One final note: Personally (and I do quite a bit of x86 pre-sales), I have never been able to justify upgrading a system with additional processors. Invariably, by the time an upgrade is required, it's less expensive to buy a new server than upgrading the original system with additional processors and memory. How do you defend spending as much money on a system with its maintenance about to expire, as you would on a brand new system?

I find it incredibly frustrating when a customer insists on paying a premium for 4-socket technology "because we might want to buy more CPUs in future." In most cases I've been able to talk them out of it, with no ill effects three year down the line. (2-socket systems are another thing, as most decent entry-level systems are 2-socket anyway.
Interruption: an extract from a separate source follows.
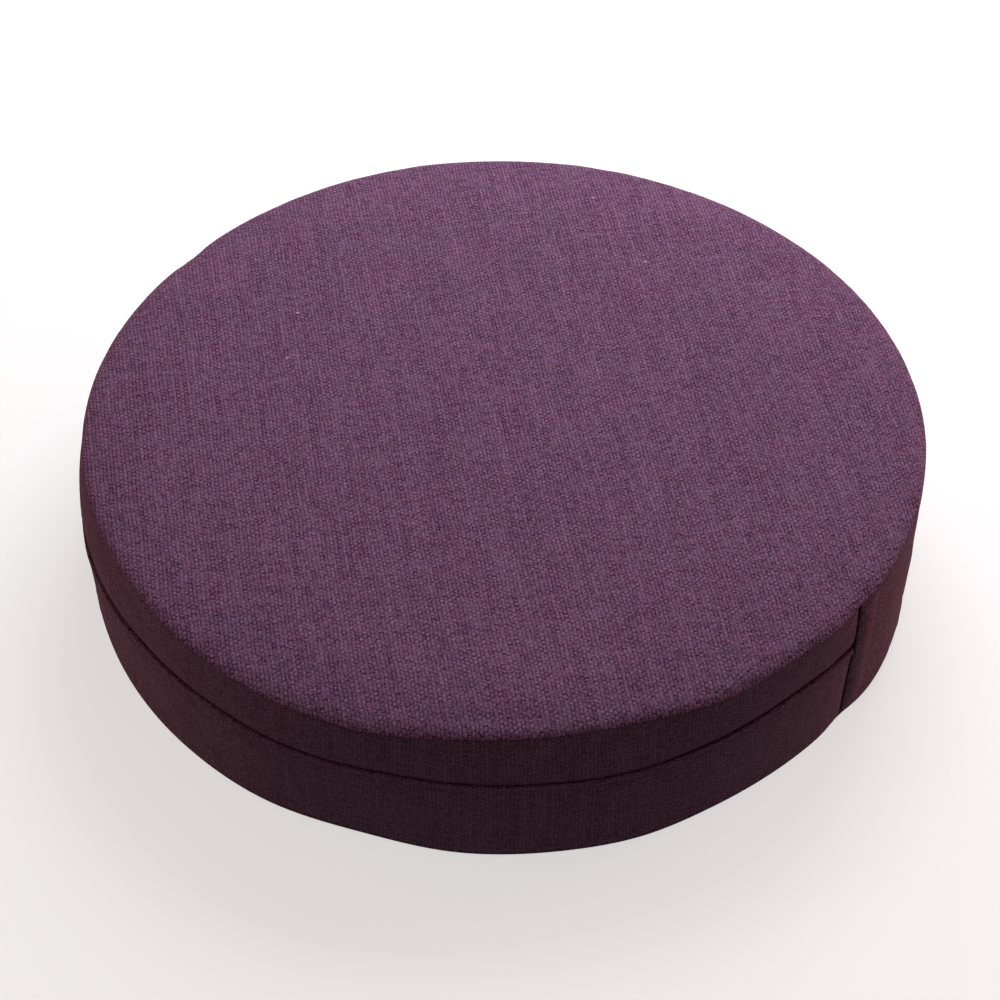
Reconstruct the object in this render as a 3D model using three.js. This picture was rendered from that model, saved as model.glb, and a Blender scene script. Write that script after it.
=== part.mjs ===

Due to volumes, there is usually no cost penalty compared to 1-CPU systems. Therefore have no beans about running a 2-socket system with 1x CPU)

Jtaylor said...

I've had two hosts go down due to a malfunctioning CPU so your assumption is correct (at least in my experience). I prefer having more CPUs just so I can load up my hosts and have less total hosts, but that's just me.

Mikidutzaa said...

Even if you see only 30% usage on your server that doesn't mean you are wasting CPU, it means you have reserve for instantaneous spikes, don't be fooled by averages!

Check CPU Ready%, it should be less that 1% if your CPU is "wasted", and I bet you it is not, especially if you have multi-vcpu machines.

ChrisVirt said...

Your article has always made me wonder as well the same thing.

Some systems require both physical cpu's to be occupied to have full access to the expanded memory options (Like the Dell R710). Also generally there is no redundancy configuration with the processors themselves... however, if there was the ability to mirror the two processors for possibility of a failed processor brings a very interesting thought in this scenario.